TASK DATA ->
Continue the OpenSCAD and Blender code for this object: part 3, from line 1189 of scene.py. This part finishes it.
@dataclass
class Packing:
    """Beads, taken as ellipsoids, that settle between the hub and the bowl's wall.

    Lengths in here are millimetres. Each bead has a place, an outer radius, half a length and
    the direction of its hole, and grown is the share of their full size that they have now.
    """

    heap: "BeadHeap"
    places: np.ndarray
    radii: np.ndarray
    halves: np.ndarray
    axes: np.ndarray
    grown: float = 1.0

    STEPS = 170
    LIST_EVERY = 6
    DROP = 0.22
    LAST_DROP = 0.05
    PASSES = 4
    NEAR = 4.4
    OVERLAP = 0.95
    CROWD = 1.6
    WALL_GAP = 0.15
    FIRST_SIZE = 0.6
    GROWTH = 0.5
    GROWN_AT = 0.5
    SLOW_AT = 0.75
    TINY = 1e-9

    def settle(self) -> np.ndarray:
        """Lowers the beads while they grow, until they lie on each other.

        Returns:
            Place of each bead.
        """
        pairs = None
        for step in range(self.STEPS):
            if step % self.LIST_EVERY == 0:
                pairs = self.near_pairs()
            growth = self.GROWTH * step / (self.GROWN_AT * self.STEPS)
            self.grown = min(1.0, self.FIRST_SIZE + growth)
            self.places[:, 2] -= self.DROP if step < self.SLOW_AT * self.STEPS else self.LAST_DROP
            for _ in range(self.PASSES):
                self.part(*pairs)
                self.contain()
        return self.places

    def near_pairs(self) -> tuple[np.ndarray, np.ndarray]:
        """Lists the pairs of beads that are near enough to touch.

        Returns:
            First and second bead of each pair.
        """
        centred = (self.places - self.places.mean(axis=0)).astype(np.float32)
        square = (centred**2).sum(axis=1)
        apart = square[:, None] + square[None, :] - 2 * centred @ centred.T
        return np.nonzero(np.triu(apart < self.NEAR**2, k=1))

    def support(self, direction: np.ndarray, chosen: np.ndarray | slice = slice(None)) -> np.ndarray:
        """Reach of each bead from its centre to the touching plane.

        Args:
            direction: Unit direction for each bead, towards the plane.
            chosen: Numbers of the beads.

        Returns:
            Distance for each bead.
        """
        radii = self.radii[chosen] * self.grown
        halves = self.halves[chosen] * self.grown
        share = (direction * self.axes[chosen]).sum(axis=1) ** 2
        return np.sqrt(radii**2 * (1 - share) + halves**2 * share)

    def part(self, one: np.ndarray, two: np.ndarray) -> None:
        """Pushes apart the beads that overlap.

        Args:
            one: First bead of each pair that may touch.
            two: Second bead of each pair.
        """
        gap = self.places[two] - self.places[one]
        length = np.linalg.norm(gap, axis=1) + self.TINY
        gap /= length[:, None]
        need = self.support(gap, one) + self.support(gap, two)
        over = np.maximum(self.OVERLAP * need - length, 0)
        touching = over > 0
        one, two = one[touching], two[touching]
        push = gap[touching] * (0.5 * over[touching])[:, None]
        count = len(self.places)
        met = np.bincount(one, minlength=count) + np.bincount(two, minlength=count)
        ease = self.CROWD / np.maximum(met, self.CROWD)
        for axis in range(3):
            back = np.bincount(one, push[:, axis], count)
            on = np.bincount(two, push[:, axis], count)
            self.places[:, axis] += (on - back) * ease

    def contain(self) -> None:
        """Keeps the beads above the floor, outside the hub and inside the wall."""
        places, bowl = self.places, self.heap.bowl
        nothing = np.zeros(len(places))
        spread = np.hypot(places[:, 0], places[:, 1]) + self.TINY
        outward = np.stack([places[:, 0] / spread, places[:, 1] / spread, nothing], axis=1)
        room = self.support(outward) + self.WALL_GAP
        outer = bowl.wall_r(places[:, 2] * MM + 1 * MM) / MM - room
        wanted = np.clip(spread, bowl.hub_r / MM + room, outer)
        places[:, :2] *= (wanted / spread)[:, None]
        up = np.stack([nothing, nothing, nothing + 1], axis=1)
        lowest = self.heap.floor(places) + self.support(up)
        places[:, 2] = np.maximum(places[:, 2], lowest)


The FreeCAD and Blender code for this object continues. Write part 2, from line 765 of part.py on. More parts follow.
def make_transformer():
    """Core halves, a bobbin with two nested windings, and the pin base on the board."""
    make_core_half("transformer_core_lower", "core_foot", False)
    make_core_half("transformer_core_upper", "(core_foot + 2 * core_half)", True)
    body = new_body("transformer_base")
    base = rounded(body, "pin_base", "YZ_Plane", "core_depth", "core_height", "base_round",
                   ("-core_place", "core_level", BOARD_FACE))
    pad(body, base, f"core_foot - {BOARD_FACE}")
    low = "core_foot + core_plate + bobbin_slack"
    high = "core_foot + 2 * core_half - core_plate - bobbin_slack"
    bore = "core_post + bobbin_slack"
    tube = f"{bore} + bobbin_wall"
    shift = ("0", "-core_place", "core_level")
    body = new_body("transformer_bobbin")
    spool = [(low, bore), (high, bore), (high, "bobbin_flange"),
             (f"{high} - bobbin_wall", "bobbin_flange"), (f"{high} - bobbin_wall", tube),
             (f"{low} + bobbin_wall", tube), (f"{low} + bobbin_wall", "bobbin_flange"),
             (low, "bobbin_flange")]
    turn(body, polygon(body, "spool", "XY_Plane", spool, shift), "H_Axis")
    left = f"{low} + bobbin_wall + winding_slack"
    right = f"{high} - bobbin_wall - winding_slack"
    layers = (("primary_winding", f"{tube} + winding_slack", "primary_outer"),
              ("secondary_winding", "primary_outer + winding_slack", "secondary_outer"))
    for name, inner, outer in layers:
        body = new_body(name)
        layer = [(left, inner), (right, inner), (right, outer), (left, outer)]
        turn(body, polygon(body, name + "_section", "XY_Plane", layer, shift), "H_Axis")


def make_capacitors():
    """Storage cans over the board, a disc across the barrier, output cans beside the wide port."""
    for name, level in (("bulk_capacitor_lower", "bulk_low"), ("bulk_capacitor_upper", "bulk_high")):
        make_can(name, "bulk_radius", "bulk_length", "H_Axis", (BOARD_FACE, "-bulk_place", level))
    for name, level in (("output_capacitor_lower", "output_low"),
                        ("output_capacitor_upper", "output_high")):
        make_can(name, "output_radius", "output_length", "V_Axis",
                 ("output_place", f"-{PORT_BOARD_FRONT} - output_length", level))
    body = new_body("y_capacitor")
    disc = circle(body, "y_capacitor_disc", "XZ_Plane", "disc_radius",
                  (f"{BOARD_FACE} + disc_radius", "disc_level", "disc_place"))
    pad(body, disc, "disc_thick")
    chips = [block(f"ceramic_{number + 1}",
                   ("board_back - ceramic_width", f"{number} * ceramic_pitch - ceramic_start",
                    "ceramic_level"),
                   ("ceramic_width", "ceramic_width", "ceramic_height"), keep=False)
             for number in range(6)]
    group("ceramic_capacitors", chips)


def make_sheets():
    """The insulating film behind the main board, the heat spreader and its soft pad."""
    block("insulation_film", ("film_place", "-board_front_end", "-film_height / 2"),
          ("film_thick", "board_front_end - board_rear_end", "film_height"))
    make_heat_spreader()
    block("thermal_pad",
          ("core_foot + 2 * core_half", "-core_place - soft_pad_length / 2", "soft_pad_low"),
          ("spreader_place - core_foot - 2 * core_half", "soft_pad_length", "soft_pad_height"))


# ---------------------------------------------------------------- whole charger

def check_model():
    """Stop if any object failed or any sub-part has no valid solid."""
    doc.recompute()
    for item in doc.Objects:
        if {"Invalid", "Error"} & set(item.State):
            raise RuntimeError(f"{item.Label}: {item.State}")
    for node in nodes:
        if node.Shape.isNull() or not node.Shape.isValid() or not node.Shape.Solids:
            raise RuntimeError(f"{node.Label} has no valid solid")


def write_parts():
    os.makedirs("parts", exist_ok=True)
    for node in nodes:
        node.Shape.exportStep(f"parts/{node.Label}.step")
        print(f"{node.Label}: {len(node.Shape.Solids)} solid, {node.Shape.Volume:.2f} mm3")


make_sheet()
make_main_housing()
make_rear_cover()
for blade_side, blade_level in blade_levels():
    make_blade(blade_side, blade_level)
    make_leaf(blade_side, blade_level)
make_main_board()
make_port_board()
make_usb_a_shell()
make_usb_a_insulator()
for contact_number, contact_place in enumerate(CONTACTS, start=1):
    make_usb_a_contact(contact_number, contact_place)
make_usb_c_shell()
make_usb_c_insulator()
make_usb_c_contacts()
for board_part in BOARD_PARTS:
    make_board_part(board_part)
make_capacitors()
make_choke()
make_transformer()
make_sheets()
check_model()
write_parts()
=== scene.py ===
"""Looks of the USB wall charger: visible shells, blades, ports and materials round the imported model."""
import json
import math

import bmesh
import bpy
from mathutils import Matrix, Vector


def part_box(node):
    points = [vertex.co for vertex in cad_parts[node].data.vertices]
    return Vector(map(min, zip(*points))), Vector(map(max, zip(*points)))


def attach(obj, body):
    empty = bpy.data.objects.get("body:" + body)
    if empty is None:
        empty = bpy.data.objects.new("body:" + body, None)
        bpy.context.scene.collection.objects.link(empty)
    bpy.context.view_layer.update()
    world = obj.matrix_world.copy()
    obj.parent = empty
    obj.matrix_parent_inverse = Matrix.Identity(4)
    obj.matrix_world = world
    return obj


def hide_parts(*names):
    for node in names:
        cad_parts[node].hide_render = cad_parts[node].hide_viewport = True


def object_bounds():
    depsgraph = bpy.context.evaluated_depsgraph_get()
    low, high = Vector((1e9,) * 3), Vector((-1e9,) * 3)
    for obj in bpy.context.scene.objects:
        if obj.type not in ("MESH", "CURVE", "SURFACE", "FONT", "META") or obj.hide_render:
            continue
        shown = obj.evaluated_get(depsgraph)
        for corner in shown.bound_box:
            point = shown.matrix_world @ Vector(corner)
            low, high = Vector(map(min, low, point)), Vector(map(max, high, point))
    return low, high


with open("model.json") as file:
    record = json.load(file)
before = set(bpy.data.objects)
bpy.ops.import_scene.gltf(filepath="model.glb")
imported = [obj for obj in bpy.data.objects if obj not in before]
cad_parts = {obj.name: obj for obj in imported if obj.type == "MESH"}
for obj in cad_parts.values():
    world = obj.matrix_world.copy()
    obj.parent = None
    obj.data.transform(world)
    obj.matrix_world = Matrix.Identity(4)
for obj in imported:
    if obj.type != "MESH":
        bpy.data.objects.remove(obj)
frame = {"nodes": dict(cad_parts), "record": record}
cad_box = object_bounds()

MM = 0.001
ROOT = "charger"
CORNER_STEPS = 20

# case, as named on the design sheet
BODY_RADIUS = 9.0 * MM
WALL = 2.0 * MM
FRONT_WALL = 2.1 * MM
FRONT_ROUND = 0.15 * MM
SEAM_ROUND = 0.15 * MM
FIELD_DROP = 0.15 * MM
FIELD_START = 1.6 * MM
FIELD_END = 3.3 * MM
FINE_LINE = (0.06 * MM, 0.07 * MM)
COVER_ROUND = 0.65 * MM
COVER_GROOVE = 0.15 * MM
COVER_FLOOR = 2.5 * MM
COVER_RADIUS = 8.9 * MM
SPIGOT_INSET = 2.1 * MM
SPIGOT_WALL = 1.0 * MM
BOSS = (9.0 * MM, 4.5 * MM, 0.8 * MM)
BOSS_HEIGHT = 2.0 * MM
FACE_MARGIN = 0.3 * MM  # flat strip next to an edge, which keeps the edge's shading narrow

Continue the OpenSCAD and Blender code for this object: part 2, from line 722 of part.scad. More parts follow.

REQUEST ->
Repeat, exactly as they stand above, the lines from the line with "in imported if" to the line with "cad_box = object_bounds()", both lines included.

WRITTEN ANSWER ->
cad_parts = {obj.name: obj for obj in imported if obj.type == "MESH"}
for obj in cad_parts.values():
    world = obj.matrix_world.copy()
    obj.parent = None
    obj.data.transform(world)
    obj.matrix_world = Matrix.Identity(4)
for obj in imported:
    if obj.type != "MESH":
        bpy.data.objects.remove(obj)
frame = {"nodes": dict(cad_parts), "record": record}
cad_box = object_bounds()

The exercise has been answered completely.